I just got an e-mail that award winning knife maker Rob Simonich died in a car accident while returning from a hunting trip.

Nice guy.  Great knife maker.  Way too young to die.  


With sadness,


Steve


----------



## dearnis.com (Nov 30, 2003)

What a shame.
 

Guys and gals, I've said it before; please be careful behind the wheel.  No matter how good you are you cannot take every other joker into account.  The roads are SO much more dangerous than the streets, if you take my meaning.

Chad


----------



## hardheadjarhead (Nov 30, 2003)

Yeah, Chad...I imagine in your job you've seen some pretty tragic things.

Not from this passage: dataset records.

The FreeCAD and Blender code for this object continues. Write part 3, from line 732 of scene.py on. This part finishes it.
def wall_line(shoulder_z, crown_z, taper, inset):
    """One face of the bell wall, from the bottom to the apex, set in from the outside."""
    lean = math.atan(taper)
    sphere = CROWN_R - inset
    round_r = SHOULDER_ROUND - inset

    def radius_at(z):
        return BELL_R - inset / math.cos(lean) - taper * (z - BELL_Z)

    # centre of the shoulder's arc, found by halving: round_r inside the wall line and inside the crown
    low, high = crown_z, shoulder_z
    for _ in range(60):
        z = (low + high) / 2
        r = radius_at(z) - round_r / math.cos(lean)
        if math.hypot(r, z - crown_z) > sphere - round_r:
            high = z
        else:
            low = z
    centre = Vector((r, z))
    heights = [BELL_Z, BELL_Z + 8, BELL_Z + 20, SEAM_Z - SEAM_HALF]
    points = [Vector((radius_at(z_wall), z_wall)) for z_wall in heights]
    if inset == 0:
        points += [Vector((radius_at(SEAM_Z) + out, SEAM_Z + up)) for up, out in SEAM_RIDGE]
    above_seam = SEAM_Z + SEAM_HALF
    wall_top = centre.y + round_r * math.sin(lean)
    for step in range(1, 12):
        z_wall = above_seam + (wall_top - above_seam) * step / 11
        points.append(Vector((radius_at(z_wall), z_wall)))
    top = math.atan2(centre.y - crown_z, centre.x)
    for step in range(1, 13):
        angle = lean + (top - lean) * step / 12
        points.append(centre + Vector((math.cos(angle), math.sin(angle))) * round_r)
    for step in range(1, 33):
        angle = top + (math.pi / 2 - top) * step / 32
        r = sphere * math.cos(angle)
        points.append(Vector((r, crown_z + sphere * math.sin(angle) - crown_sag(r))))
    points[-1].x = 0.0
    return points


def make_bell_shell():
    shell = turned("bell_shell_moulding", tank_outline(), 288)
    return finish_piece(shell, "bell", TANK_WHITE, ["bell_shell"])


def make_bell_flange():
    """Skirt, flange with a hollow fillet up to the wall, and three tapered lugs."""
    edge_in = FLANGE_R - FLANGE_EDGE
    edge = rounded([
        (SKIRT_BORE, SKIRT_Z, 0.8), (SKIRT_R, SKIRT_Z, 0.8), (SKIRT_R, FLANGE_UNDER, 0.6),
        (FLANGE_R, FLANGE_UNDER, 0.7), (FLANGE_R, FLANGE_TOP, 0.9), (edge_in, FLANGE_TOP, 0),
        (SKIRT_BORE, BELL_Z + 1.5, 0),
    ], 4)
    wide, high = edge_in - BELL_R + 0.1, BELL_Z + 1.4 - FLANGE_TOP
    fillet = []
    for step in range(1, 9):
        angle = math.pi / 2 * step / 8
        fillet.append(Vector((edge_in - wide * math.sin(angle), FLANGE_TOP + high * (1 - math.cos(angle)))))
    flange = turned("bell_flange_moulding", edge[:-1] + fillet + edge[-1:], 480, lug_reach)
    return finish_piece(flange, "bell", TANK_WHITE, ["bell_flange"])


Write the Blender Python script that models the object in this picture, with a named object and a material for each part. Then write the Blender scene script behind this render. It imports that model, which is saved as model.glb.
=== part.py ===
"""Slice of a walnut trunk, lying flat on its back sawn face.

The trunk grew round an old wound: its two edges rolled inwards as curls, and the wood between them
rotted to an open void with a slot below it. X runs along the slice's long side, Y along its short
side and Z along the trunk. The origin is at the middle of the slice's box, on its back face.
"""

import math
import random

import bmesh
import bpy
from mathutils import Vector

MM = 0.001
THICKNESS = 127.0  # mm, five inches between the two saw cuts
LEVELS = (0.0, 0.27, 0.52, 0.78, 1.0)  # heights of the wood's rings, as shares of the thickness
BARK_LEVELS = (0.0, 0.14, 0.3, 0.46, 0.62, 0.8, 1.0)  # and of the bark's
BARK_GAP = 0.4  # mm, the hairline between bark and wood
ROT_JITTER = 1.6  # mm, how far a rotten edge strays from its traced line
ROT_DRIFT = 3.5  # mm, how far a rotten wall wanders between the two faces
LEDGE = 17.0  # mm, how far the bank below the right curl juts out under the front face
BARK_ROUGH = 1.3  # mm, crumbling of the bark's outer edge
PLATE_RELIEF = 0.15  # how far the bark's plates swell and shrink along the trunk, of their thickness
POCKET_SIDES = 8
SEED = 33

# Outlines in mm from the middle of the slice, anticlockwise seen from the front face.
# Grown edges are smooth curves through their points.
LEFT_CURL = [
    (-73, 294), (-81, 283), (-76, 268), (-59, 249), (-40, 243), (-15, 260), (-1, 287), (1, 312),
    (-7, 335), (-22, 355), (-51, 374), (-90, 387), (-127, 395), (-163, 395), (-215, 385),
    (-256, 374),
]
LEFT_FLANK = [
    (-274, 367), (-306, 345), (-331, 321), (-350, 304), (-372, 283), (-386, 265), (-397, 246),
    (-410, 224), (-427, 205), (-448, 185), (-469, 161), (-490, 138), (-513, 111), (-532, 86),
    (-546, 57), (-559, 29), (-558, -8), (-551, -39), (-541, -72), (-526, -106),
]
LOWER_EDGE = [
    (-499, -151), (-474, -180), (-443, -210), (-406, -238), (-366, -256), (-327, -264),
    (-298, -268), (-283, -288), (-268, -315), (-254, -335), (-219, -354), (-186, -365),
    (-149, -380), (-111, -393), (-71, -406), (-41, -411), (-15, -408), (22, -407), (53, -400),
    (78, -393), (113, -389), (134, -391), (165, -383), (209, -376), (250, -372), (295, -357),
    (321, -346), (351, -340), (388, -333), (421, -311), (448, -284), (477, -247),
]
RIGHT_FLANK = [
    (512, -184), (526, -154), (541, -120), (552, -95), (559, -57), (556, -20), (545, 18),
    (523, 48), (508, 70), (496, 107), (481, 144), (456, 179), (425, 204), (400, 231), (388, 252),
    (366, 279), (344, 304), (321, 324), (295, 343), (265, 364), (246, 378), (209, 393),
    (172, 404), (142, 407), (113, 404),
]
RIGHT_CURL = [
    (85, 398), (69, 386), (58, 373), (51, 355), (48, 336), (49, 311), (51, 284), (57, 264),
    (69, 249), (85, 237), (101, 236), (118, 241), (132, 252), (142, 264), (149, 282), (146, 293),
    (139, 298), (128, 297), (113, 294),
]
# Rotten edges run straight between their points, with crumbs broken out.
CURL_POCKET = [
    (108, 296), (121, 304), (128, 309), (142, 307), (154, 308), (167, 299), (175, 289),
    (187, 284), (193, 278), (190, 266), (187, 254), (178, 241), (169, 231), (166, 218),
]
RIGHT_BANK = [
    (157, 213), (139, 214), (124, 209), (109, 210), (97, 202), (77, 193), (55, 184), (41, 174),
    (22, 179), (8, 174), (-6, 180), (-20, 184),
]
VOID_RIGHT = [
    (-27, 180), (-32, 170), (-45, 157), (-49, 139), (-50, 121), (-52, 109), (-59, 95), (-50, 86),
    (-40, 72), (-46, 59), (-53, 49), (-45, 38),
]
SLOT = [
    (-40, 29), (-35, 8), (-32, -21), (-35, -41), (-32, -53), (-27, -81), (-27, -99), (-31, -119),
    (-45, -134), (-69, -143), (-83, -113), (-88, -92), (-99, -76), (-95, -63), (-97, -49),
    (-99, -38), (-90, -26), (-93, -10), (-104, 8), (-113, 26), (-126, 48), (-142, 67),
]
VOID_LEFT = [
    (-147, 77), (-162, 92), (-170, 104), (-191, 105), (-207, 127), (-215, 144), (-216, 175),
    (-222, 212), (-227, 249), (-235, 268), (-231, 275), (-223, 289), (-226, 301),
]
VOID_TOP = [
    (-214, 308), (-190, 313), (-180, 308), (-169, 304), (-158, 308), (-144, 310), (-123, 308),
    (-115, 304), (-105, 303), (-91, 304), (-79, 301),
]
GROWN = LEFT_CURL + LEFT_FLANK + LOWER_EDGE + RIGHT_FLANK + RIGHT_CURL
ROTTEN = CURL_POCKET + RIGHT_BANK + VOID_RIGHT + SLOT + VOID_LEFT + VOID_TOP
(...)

My mother got killed in a car accident.  ALL of us will know someone who has been killed behind the wheel.

Steve


----------



## M F (Dec 1, 2003)

I only met Rob once, at last year's Las Vegas Classic knife show.  I also exchanged Personal Messages with him at another forum.  I got passes to the TAG Expo from him.  I didn't really know him, but from the way he is spoken of by many people I hold in high regard, he was difintely one of the good guys.  He will be missed.


----------



## Spud (Dec 1, 2003)

I saw that at another forum also. Wow. I've heard nothing but praise for Rob and his designs were beautiful. Truly a shame.


----------



## hardheadjarhead (Dec 1, 2003)

Thanksgiving week, too.  I heard his brother was with him...don't know what happened to him, though.

That had to be hard for the family.



Steve


----------



## M F (Dec 2, 2003)

At the Simonich Knives website, there is a message from Rob's wife Kristine.  There is an update on Rob's brother Tony's condition.  It says, "Just a quick update - Rob's brother Tony is doing better, still a hard road ahead. Please still pray for him. He is off of oxygen but is still incoherent."  Let's hope he pulls through.


----------